Oh, and if they take my pretzels away I suppose.
 


I believe that this thread exists elsewhere, and I predict that this thread will collapse under more edition wars.

when is D&D no longer D&D to me?
If they remove magic, Armor Class, the d20, and certain consistant D&D races like kobolds, chromatic dragons, elves, gnolls, mind flayers, dwarves, etc.

Edit: The first half of what Mark said is great. Ironically, almost all the D&D games I have played in have had fantastical devices such as air ships, magically-powered weapons, etc.. So a low-magic and/or hard-core Medieval setting is less D&D-ish in regards to the games I have played in. I suppose that's because I mostly game with people who grew up on Final Fantasy rather than Lord of the Rings.

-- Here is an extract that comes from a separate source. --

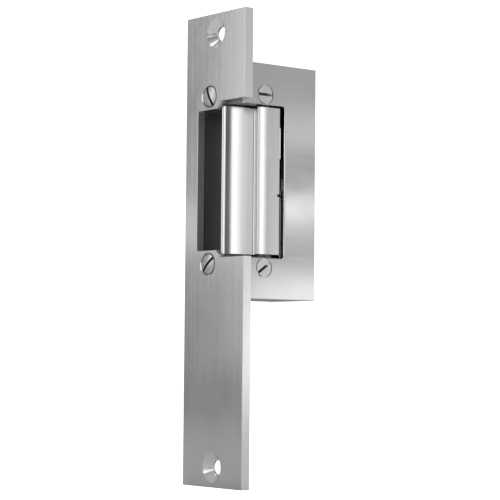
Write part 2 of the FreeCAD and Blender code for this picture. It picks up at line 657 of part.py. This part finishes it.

You said it. Given enough players and a flexible but familiar ruelset, the games we play can differ widely and still come under the same overarching banner or brand.
 

The vital bits of D&D, for me:

1. Race, class, and level-based system.
2. d20s for most things, other dice used almost exclusively for damage.
3. Semi-generic fantasy as a baseline assumption (e.g. swords and sorcery are a must, though I don't mind them experimenting with adding new things to it).
4. Certain monsters intrinsic to the D&D identity. Gelatinous Cubes, Mind Flayers, Beholders...

Worth noting that I started playing with 3rd edition, so I'm sure that informs my biases strongly.
 

The vital bits of D&D, for me:

1. Race, class, and level-based system.
2. d20s for most things, other dice used almost exclusively for damage.
3. Semi-generic fantasy as a baseline assumption (e.g. swords and sorcery are a must, though I don't mind them experimenting with adding new things to it).
4. Certain monsters intrinsic to the D&D identity. Gelatinous Cubes, Mind Flayers, Beholders...

Worth noting that I started playing with 3rd edition, so I'm sure that informs my biases strongly.
This is pretty much exactly my list.

-O
 

The vital bits of D&D, for me:

1. Race, class, and level-based system.
2. d20s for most things, other dice used almost exclusively for damage.
3. Semi-generic fantasy as a baseline assumption (e.g. swords and sorcery are a must, though I don't mind them experimenting with adding new things to it).
4. Certain monsters intrinsic to the D&D identity. Gelatinous Cubes, Mind Flayers, Beholders...
Semi-agree, except for #4. I actually don't like most aberrations. I wouldn't necessarily campaign for their removal, but it certainly wouldn't bother me. The Far Realms, now, adding that to canon somehow violates my "sacred cow" meter -- like Boca burgers or something -- and I'd like to see it removed. The Far Realms aren't part of D&D.

Other sacred cattle for me:
5. six stats that go from 3-18 for normal, first level humans (one of the few areas 4e bugs me is in giving humans a stat bonus).
6. Humanocentric world view and default setting assumptions.
 

So my question is: What would they have to take away before it wouldn't be D&D anymore in your eyes?

4th edition and even 3rd were not really D&D to my eyes. Fun as they are, they are not much different from any other RPG like Warhammer.

THAC0 and the 5 saves were something that rang D&D for me. THAC0 was a defining thing that made D&D stand alone from other RPGs.

You can have humans or not in any game, and you mention taking them away to no longer be D&D, but they did just take away the concept of human-centric games.

d20 is just a die, and I don't recall seeing one in Baulder Gate, NWN, or other games that carried the name of D&D.

Magic being removed, would really make it NOT D&D.

What makes D&D D&D is not the name brand, or that elves and dwarves are present, but how the whole game works and makes you feel about what you know.

People that starter playing 4th edition may love it and then play an older edition and feel that they are not D&D because it took away the sacred cows of powers, healing surges, etc, that they have grown accustomed to.

So it will really be a personal thing that cannot really be defined by the majority.

I always wondered why armor ratings really followed ship hull ratings in terms, but it did work so well with THAC0, that it didn't bother me outside of curiosity.

One thing now that seems un-D&D like is the possibility of having infinite AC theoretically with the undefined finite range previous editions had.

Like a few others have already said, D&D now is just a brand name like Nike or Swatch. It is pretty much just the designer label over the knock-off.

Like J-ello vs [insert local supermarket name] gelatin dessert.

So D&D is now the J-ello and Band-aid (© Johnsons & Johnsons) of the RPG world.